**What the task requires**
Transcribe only the lines from the line with "for existing in" through the line with "if empty is", exactly, counting both of those lines as part of the stretch.

..........

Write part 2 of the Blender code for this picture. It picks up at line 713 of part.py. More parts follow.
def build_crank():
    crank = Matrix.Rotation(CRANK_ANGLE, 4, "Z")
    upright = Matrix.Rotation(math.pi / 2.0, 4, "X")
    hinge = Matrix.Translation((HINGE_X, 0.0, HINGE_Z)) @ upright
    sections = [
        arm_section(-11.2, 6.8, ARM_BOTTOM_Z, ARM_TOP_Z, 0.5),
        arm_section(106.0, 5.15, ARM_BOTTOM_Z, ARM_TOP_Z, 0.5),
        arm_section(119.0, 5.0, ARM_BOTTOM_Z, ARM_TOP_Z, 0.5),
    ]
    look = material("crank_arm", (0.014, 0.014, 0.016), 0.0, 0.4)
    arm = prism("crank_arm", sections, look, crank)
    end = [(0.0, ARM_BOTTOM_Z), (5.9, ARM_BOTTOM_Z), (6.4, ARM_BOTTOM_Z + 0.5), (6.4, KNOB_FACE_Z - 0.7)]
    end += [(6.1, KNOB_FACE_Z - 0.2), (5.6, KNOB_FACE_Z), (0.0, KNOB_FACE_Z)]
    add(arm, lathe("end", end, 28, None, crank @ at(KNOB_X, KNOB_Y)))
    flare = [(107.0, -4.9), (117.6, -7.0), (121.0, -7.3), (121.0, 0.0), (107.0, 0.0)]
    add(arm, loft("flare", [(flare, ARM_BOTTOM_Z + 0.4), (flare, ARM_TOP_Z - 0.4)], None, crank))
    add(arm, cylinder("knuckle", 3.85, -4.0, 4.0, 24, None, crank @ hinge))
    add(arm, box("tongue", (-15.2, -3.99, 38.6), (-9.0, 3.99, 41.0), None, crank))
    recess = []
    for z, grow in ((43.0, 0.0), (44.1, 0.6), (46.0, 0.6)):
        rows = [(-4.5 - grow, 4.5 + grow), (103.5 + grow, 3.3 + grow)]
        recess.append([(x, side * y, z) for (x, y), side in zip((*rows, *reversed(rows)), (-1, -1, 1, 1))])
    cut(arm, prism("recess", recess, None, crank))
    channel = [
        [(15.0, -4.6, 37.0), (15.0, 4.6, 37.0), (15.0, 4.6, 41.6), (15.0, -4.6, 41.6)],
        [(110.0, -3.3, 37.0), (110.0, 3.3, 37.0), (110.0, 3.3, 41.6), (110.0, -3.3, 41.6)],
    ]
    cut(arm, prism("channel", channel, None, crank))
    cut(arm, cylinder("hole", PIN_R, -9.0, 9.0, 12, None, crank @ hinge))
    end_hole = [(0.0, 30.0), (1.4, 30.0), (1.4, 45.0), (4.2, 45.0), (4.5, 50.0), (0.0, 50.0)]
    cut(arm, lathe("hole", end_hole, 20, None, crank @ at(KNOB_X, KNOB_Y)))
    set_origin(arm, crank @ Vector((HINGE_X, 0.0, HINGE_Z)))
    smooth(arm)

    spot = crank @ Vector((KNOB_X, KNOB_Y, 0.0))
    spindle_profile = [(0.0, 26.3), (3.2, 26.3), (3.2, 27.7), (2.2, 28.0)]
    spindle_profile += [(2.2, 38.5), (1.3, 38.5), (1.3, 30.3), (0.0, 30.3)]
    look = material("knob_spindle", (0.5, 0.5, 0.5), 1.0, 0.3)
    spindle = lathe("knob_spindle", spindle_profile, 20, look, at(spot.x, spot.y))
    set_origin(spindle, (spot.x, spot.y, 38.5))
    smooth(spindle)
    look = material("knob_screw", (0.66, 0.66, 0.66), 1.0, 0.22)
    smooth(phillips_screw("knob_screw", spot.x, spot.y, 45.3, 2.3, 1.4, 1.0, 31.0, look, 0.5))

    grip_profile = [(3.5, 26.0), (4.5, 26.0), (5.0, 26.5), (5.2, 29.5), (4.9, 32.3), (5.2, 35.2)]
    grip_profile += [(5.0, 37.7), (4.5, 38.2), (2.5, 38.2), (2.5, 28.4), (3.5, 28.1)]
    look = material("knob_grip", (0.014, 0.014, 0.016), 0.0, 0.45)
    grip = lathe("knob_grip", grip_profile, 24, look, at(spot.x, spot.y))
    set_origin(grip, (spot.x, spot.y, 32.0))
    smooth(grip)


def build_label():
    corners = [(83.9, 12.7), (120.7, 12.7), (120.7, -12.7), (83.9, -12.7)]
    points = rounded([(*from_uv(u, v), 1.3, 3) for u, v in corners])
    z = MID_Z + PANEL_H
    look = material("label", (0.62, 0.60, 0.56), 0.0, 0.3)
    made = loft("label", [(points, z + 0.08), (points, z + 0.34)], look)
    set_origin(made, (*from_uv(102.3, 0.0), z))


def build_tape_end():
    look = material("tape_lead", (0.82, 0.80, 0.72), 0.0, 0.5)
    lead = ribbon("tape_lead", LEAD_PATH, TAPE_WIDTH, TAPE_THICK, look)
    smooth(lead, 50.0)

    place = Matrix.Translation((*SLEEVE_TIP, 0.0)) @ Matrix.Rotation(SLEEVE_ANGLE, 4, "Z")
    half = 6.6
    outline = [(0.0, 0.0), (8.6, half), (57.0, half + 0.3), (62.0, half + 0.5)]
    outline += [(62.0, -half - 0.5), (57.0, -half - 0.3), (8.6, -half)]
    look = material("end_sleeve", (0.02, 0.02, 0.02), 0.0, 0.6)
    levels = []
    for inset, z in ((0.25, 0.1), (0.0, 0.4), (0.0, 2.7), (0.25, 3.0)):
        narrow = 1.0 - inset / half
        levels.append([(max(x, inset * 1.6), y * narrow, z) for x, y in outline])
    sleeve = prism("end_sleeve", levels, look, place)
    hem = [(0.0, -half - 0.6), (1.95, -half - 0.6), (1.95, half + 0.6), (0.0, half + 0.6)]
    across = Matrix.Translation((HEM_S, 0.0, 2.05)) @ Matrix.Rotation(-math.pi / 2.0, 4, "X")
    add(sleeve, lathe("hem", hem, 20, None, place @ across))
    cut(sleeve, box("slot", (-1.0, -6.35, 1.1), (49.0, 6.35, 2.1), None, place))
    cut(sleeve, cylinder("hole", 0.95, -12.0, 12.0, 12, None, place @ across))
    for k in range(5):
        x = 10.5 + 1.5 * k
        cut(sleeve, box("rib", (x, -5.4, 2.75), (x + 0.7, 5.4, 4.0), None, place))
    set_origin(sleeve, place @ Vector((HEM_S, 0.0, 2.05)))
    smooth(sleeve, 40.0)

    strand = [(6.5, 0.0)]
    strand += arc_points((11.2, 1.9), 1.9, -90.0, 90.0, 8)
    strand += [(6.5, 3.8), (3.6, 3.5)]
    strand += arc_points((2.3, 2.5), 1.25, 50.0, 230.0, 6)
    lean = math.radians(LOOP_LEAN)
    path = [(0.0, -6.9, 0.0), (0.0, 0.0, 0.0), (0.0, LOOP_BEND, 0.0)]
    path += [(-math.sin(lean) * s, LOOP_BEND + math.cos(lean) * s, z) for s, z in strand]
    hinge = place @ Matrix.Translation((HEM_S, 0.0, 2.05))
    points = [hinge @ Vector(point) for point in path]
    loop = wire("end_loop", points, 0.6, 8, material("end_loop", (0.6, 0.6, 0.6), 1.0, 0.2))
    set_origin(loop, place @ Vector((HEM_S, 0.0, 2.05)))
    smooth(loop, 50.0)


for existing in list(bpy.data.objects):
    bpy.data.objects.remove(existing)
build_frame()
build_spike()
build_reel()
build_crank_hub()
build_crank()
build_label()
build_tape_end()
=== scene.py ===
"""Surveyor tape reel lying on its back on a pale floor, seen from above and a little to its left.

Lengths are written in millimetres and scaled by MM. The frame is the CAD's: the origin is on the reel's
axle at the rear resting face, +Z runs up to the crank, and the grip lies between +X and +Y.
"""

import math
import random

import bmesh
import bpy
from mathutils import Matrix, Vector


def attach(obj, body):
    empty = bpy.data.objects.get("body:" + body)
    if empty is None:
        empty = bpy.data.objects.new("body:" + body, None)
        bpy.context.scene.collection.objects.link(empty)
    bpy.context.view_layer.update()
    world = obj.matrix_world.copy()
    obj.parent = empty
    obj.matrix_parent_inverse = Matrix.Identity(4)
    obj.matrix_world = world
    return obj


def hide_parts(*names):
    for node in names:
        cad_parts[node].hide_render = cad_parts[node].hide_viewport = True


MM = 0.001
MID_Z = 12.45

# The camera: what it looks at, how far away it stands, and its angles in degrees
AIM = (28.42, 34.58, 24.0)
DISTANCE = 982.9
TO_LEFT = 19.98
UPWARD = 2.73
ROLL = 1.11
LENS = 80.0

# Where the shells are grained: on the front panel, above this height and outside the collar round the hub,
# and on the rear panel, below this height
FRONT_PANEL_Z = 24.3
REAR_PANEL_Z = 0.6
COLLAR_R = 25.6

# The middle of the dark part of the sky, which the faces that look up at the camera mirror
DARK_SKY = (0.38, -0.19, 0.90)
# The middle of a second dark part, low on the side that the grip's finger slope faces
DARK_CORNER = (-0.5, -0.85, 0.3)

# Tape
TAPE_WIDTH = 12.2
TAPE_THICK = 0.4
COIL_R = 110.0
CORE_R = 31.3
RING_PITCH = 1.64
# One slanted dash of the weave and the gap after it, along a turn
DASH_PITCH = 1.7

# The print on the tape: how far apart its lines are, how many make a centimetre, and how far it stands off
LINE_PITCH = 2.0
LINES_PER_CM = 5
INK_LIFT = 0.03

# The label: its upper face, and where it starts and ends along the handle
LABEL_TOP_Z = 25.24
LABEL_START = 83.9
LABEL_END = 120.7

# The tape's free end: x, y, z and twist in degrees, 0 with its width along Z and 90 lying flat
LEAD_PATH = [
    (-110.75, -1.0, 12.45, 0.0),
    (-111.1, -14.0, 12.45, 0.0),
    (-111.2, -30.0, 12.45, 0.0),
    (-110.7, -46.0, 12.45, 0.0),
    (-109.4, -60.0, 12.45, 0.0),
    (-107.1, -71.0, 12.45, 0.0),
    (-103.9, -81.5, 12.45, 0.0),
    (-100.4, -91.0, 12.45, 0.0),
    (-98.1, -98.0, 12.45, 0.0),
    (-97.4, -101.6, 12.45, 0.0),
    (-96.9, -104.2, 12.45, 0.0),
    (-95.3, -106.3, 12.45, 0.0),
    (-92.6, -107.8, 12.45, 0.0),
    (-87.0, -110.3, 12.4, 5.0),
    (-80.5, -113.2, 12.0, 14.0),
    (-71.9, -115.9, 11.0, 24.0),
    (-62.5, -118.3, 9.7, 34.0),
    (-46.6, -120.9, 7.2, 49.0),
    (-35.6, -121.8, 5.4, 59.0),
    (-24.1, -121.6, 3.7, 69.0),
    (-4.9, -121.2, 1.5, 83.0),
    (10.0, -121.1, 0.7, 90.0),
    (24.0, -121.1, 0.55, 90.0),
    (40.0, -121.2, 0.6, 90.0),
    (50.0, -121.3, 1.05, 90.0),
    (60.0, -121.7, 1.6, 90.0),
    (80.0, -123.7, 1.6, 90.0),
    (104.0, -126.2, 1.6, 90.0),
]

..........

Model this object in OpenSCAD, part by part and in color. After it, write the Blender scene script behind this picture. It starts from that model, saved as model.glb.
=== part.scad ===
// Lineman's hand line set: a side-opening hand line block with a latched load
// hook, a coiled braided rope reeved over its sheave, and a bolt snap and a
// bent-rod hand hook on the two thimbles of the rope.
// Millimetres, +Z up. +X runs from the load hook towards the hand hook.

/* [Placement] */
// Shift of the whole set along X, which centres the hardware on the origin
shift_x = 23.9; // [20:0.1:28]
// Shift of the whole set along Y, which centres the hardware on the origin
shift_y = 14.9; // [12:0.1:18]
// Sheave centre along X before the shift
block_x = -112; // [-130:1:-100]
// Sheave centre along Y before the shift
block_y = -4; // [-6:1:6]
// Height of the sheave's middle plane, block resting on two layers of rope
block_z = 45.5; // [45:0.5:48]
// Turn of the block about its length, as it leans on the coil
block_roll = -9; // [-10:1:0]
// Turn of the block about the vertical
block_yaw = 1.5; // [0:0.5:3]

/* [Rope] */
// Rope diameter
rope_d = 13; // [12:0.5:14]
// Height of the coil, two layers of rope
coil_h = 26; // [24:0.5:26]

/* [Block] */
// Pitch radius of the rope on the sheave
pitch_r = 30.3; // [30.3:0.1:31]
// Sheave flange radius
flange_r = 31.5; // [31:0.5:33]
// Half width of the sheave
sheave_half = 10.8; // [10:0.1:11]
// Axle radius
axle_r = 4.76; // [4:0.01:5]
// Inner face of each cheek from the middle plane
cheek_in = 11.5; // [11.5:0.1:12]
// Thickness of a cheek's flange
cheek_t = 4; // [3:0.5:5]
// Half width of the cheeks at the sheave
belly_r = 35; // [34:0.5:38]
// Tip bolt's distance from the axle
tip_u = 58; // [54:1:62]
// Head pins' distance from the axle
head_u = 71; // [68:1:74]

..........

**Exercise output**
for existing in list(bpy.data.objects):
    bpy.data.objects.remove(existing)
build_frame()
build_spike()
build_reel()
build_crank_hub()
build_crank()
build_label()
build_tape_end()
=== scene.py ===
"""Surveyor tape reel lying on its back on a pale floor, seen from above and a little to its left.

Lengths are written in millimetres and scaled by MM. The frame is the CAD's: the origin is on the reel's
axle at the rear resting face, +Z runs up to the crank, and the grip lies between +X and +Y.
"""

import math
import random

import bmesh
import bpy
from mathutils import Matrix, Vector


def attach(obj, body):
    empty = bpy.data.objects.get("body:" + body)
    if empty is None:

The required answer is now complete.